Mi relato comienza en una ducha, un pequeño cubículo de adobe y cañizo que apenas deja sitio para colgar la ropa, y que según recuerdo, tenía un hueco enorme a modo de ventana desde donde se veía en toda su amplitud una vista de los tejados de Palermo. Era la ducha de la pensione donde habíamos ido a parar cuatro compañeras de Erasmus cuando decidimos regalarnos un viaje a Sicilia para conmemorar un fin de curso lleno de incertidumbres, exámenes orales en italiano y una sarta de merecidas buenas notas. Recuerdo la luz reverberando en los muros resquebrajados por el sol y las manchas azul turquesa de los depósitos de agua que debía haber en cada azotea. Cielo azul, sol, cúpulas doradas y muros caídos llenos de manchurrones. Era Palermo pero podría ser Almería o El Cairo, el Mediterráneo a lo lejos y de cerca canciones de vecinas que tienden ropa, radios a un volumen alto y el rumor del tráfico a lo lejos.
Me enjabono despacio sacando con parsimonia litúrgica el gel de baño de un botecito muy pequeño. El botecito, dos camisetas y un cepillo de dientes en una mochila, nada más. Supongo que me pongo a cantar, allí en una terraza de un palazzo siciliano de más de cien años. Cae la tarde y probablemente acabe de volver de Agrigento en un tren que pasa por Corleone, he visto los templos griegos, y he reunido monedas suficientes para comprar una granita di limone en la estación, que tiene mezclados entre los trocitos de hielo las pepitas y parte de la cáscara. Supongo ahora que es uno de esos momentos bisagra de mi vida, cuando veo que el final de mi carrera universitaria es cuestión ya de unos cuantos trámites burocráticos a la vuelta a Granada, pero que irremediablemente resume la persona en la que me acabaré convirtiendo, entrando ya de pleno en la vida adulta: eso es lo que quiero ser, una persona que viaja en tren, que visita ruinas y templos y que se pierde en los paisajes urbanos tratando de descifrar sus códigos de conducta, sus normas y sus leyes, que busca en las calles tratando de adivinar por qué el trazado vino así y por qué aliñan la comida de aquella manera.
El sueño italiano, la dolce vita, habían comenzado el mes de noviembre de 1996 cuando puse mis pies en el aeropuerto de Fiumicino.

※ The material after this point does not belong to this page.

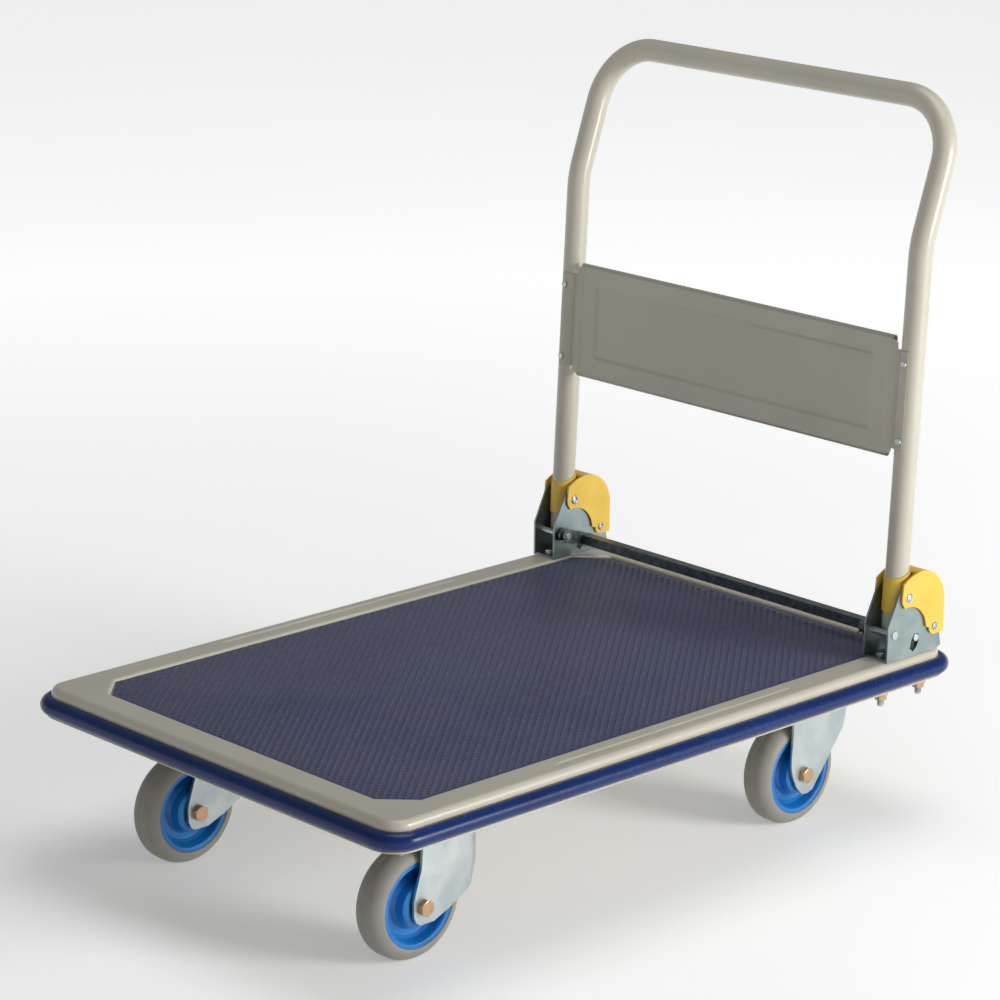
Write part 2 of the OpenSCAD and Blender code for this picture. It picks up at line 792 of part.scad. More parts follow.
module axle_sleeve(x, y) {
    p = [x, wheel_r];
    color(dark_steel) difference() {
        y_rod(p, sleeve_d, y - fork_in, y + fork_in);
        y_rod(p, axle_d + 2 * fit, y - fork_in - 1, y + fork_in + 1);
    }
}

module front_axle_bolts() { for (s = [-1, 1]) axle_bolt(front_axle_x, s * track_y); }
module front_axle_nuts() { for (s = [-1, 1]) axle_nut(front_axle_x, s * track_y); }
module front_axle_sleeves() { for (s = [-1, 1]) axle_sleeve(front_axle_x, s * track_y); }
module rear_axle_bolt_left() { axle_bolt(rear_axle_x, -track_y); }
module rear_axle_bolt_right() { axle_bolt(rear_axle_x, track_y); }
module rear_axle_nut_left() { axle_nut(rear_axle_x, -track_y); }
module rear_axle_nut_right() { axle_nut(rear_axle_x, track_y); }
module rear_axle_sleeve_left() { axle_sleeve(rear_axle_x, -track_y); }
module rear_axle_sleeve_right() { axle_sleeve(rear_axle_x, track_y); }

// ---------------------------------------------------------------- wheels

module on_axle(x, y) {
    translate([x, y, wheel_r]) rotate([-90, 0, 0]) children();
}

module tyre(x, y) {
    h = tyre_w / 2;
    r0 = rim_d / 2;
    color(rubber) on_axle(x, y) rotate_extrude($fn = 128) union() {
        translate([r0, -h + tyre_r]) square([wheel_r - r0, tyre_w - 2 * tyre_r]);
        intersection() {
            translate([r0, -h]) square([wheel_r - r0, tyre_w]);
            union() {
                for (m = [-1, 1]) translate([wheel_r - tyre_r, m * (h - tyre_r)]) circle(tyre_r);
            }
        }
    }
}

module rim(x, y) {
    r0 = rim_d / 2;
    color(blue) on_axle(x, y) difference() {
        rotate_extrude($fn = 128) polygon([[10, -hub_half], [22, -hub_half], [24, -hub_half + 3],
            [24, -7], [38, -4], [44, -17], [r0, -17], [r0, 17], [44, 17], [38, 4], [24, 7],
            [24, hub_half - 3], [22, hub_half], [10, hub_half]]);
        for (m = [0, 1]) mirror([0, 0, m]) translate([0, 0, hub_half - bearing_w])
            cylinder(d = bearing_d, h = bearing_w + 1);
    }
}

module bearings(x, y) {
    color("silver") on_axle(x, y) for (m = [0, 1]) mirror([0, 0, m])
        translate([0, 0, hub_half - bearing_w]) difference() {
            cylinder(d = bearing_d, h = bearing_w);
            translate([0, 0, -1]) cylinder(d = sleeve_d + 2 * fit, h = bearing_w + 2);
        }
}

module tyre_front_left() { tyre(front_axle_x, -track_y); }
module tyre_front_right() { tyre(front_axle_x, track_y); }
module tyre_rear_left() { tyre(rear_axle_x, -track_y); }
module tyre_rear_right() { tyre(rear_axle_x, track_y); }
module rim_front_left() { rim(front_axle_x, -track_y); }
module rim_front_right() { rim(front_axle_x, track_y); }
module rim_rear_left() { rim(rear_axle_x, -track_y); }
module rim_rear_right() { rim(rear_axle_x, track_y); }
module bearings_front_left() { bearings(front_axle_x, -track_y); }
module bearings_front_right() { bearings(front_axle_x, track_y); }
module bearings_rear_left() { bearings(rear_axle_x, -track_y); }
module bearings_rear_right() { bearings(rear_axle_x, track_y); }

deck_pan();
deck_mat();
bumper();
side_rail_left();
side_rail_right();
cross_member_front();
cross_member_rear();
centre_stiffener();
hinge_bracket_left();
hinge_bracket_right();
bracket_bolts();
bracket_washers();
bracket_nuts();
stop_pins();
stop_pin_clips();
handle_tube();
handle_panel();
panel_screws();
hinge_cover_left();
hinge_cover_right();
pivot_rivets();
cover_rivets();
release_bar();
latch_rods();
return_springs();
fixed_fork_left();
fixed_fork_right();
front_caster_bolts();
front_caster_nuts();
front_axle_bolts();
front_axle_nuts();
front_axle_sleeves();
swivel_plate_left();
swivel_plate_right();
kingpins();
kingpin_nuts();
rear_caster_bolts();
rear_caster_nuts();
swivel_fork_left();
swivel_balls_left();
rear_axle_bolt_left();
rear_axle_nut_left();
rear_axle_sleeve_left();
swivel_fork_right();
swivel_balls_right();
rear_axle_bolt_right();
rear_axle_nut_right();
rear_axle_sleeve_right();
tyre_front_left();
rim_front_left();
bearings_front_left();
tyre_front_right();
rim_front_right();
bearings_front_right();
tyre_rear_left();
rim_rear_left();
tyre_rear_right();
rim_rear_right();
bearings_rear_left();
bearings_rear_right();
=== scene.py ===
"""Looks of the platform trolley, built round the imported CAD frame.

Lengths in this file are millimetres in the frame's own axes: X along the deck towards the handle,
Y across it, Z up. Left is -Y. Meshes are written in metres.
"""
import json
import math

import bmesh
import bpy
from mathutils import Matrix, Vector


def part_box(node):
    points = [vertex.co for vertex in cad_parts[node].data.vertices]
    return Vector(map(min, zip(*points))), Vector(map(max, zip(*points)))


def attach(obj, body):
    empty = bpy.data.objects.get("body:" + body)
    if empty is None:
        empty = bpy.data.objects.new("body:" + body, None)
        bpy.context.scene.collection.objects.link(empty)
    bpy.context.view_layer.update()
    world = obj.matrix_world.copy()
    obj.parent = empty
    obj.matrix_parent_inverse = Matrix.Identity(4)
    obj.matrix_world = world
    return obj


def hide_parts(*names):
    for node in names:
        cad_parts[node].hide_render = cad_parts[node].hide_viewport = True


MM = 0.001
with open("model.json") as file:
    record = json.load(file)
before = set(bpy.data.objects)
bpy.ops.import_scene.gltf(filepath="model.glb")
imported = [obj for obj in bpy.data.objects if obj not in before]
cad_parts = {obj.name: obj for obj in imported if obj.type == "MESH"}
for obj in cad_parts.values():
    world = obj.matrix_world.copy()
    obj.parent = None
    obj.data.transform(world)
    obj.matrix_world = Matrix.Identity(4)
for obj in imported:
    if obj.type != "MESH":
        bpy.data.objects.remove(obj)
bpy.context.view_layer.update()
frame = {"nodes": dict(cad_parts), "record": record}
scene = bpy.context.scene


def low(node):
    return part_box(node)[0] / MM


def high(node):
    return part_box(node)[1] / MM


# ------------------------------------------------------------------ materials

def linear(code):
    """Linear RGBA of an sRGB hex colour."""
    parts = [int(code[i:i + 2], 16) / 255 for i in (1, 3, 5)]
    return [c / 12.92 if c <= 0.04045 else ((c + 0.055) / 1.055) ** 2.4 for c in parts] + [1.0]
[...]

Ni idea, no tenía ni idea de hilar una palabra con otra, yo sólo quería que tuvieran la certeza de que sí, de que llegaría el seis de noviembre, que me reservaran una habitación en algo parecido a una residencia, quería saber si debía llevarme sábanas y si servía la misma matrícula que había hecho en Granada. Tuve suerte, en el mismo pasillo de la Facultad me crucé con la chica de aire resuelto que acababa de volver de Perugia y de un plumazo me puso al día de usos y costumbres, resolvió acompañarme al departamento para hablar por mí y volvimos a tener, ya esta vez ella y yo juntas, el segundo golpe de suerte. Un tal Maurizio venía de Nápoles y acabó de resolverlo todo en una conversación con una tal Riccio. Con Maurizio mantuve después cierta correspondencia que me servía para ver la vida de mi barrio y de mi ciudad a través de los ojos de un napolitano Erasmus. Supongo que a él le pasó lo mismo, le serví para explicarle su propia ciudad, su facultad y sus profesores. Patricia aún hoy sigue apareciendo al final de los oscuros pasillos de mi vida, siempre cuando menos la he esperado, simplemente para prometernos que sí, que de la semana que viene no pasa que desayunemos juntas, que tenemos que salir una noche.
El avión despegó a las cuatro y se adentró velozmente en la negrura de volar hacia el este en una tarde de noviembre. Eclesiásticos importantes de la curia daban cuenta de bebidas a la carta mientras un coro de peregrinos mexicanos entonaban canciones de acción de gracias al Señor por no habernos matado ni al despegar ni al aterrizar. Mientras me peleaba con los de la Curia por un carrito en Fiumicino comencé a reír desaforadamente, a carcajadas, qué coño hacía yo allí, dónde iba a dormir, qué lejos estaba Nápoles, ya no estaba en España y tardaría meses en volver. Efectivamente dormí en una especie de convento, una casa enorme con una biblioteca oscura donde desplegaron una cama al que llegué después de caracolear por todos los barrios altos de Roma en el asiento trasero del taxi de Roberto Benigni de Noche en la Tierra. Es verdad, llegas a Italia a vivir y ya estás dentro de una película.